Published: 31.03.2024
Hike to Chimi Lhakhang, the fertility temple
The path up to the fertility temple takes us through terraced terrain where we can watch busy farmers busily tending their vegetable fields. Chili is mostly grown in Punhaka and is served to us every evening in the form of chili cheese (extremely hot).
We attend Buddhist ceremonies in the three-story temple: monks playing music, others praying, and the subtle scent of incense sticks wafts through the colorful building. This spiritual atmosphere has a very moving effect on me and I would have liked to have just sat in the last row behind the monks without any further information from our guide in order to let this moment continue to have an effect on me.
A real balance to the many quiet and thoughtful moments is the subsequent rafting tour on the Pho Chhu, after which we get out of the boat after about an hour, soaked and full of adrenaline.
On the journey to Phunaka Dzong, the temple of great happiness, I talk to Sengye about fundamental questions of our existence. He is obviously pleased with my interest and gives me insights into the Buddhist teachings of rebirth. He explains the Wheel of Life to me in basic terms and tells me about the three poisons: Aversion (aggression, anger, hatred), Desire (greed) and Ignorance (ignorance), which you should overcome as a human being and not want to be reborn as an animal (mosquito). In short, the ego must be overcome (which also means, for example, not consuming meat). When it comes to overcoming the three poisons, I fully agree with him, but when it comes to his statements about the reincarnation cycle, as a Christian (and meat-eating) person, I am still skeptical. Nevertheless, the conversation with him touched me very much and I look forward to continuing it the following day when he would like to explain the Wheel of Life to us in more detail.
Punakha Dzong, the palace of bliss
In the afternoon we visit the second largest monastery castle in Buthan, where we receive a lot of information about the history of the country. What was particularly impressive for me was the visit to the monastery in the Dzong, where we had the opportunity to watch the monks praying. It cannot be overlooked how disciplined they are in pursuing their calling and spending hours in prayer. They are only occasionally given water and vegetables in small bowls. If the supervisor and higher-ranking monk notices that one of the praying people is threatening to fall asleep or is becoming quieter in prayer, he chastises him with blows on the back using his cloth cord.
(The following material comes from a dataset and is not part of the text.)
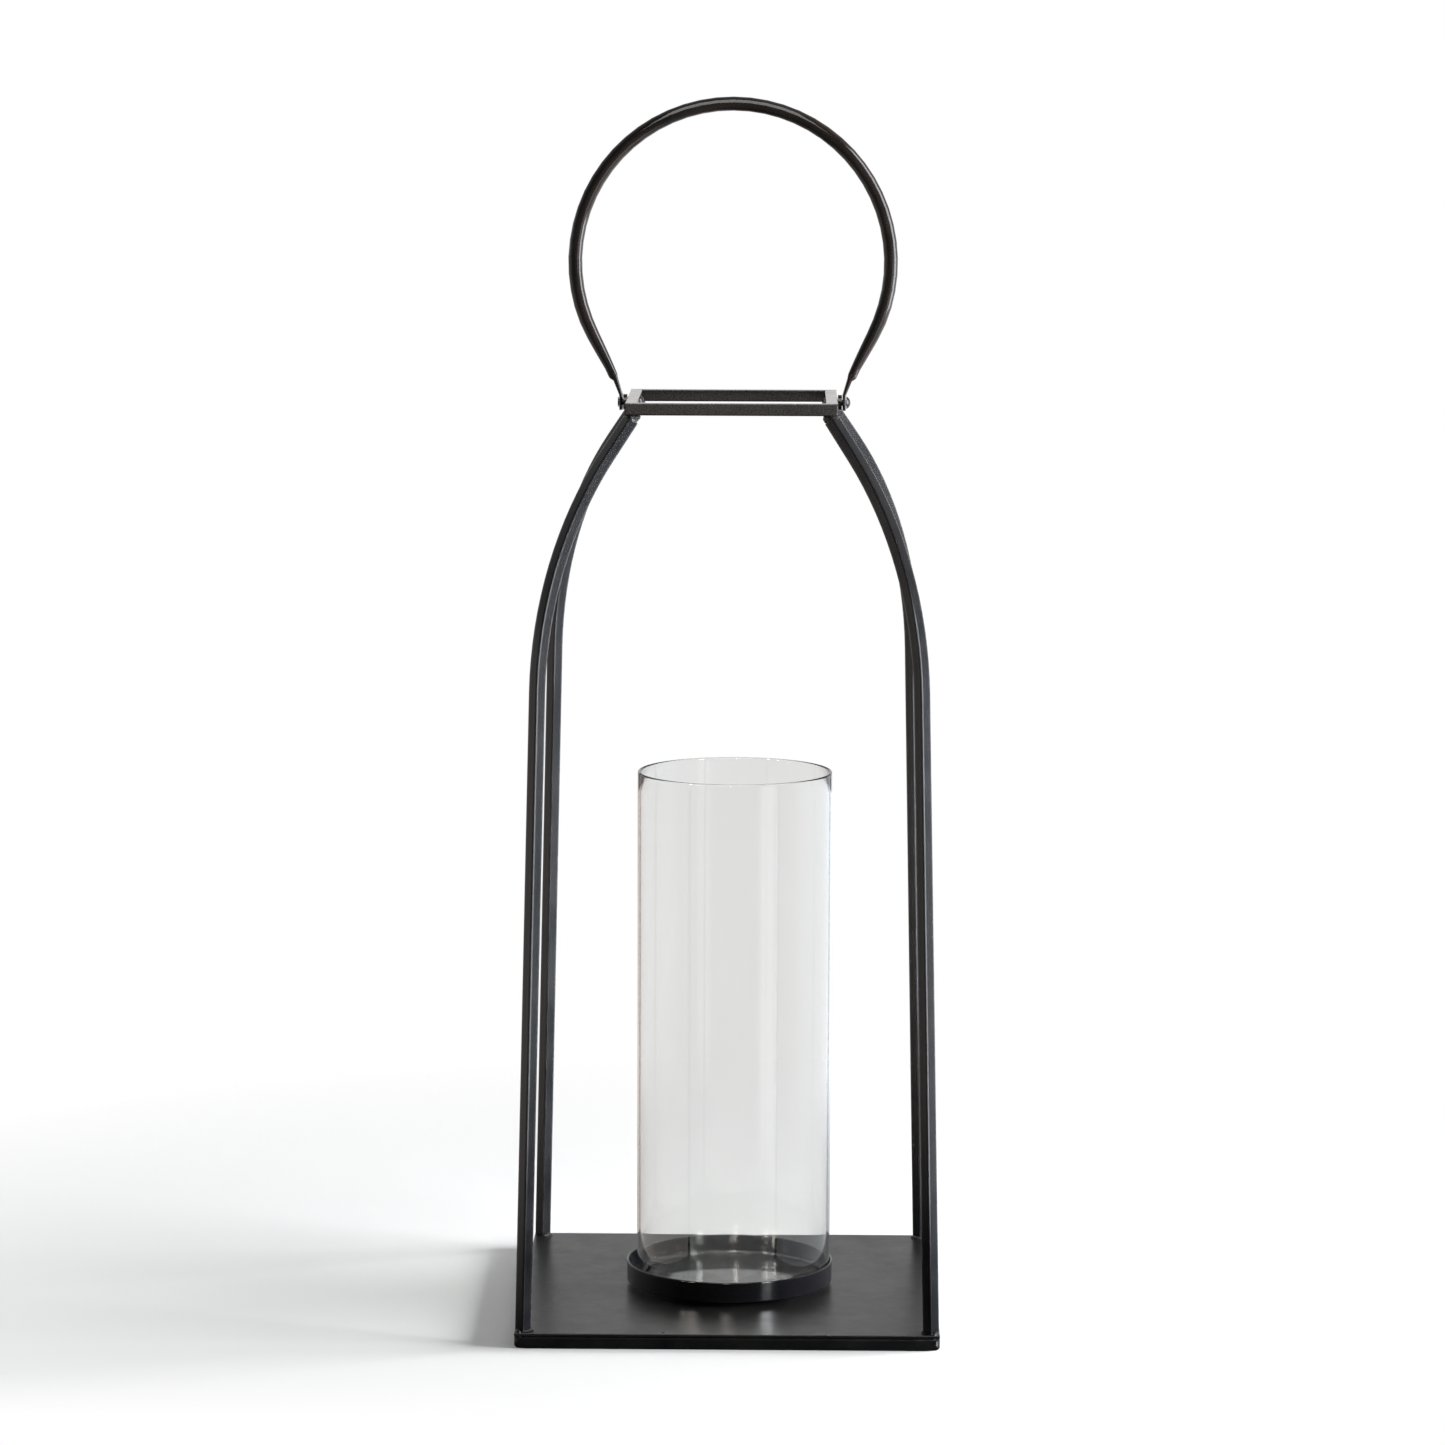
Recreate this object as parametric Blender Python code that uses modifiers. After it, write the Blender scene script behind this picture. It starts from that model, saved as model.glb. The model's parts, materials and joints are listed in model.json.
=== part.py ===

Following our visit to the palace, we cross Bhutan's longest suspension bridge on foot, a truly shaky experience.
Visiting locals
Today we spend the night in a homestay with a local family and spend the afternoon with the local butter tea, which is made from fermented yak milk, water and salt (and to which rice is roasted to taste). Afterwards we can help prepare dinner and receive an introduction to the preparation of typical local dishes. I notice our host's grandma, who is sitting on the floor cutting vegetables, and her friend wrapping something in leaves and then chewing it. Apparently they notice my interested look and offer me a bitternut. Bitternut is the fruit of the Areca palm and is wrapped in its leaves and chewed. It acts like a stimulant drug and has an effect familiar to me from the use of other stimulants in my youth. “Forever young” I would say :-)
In the evening we treat ourselves to a bottle of rice liqueur with Sengye and our driver and fall into bed exhausted but satisfied. What a day!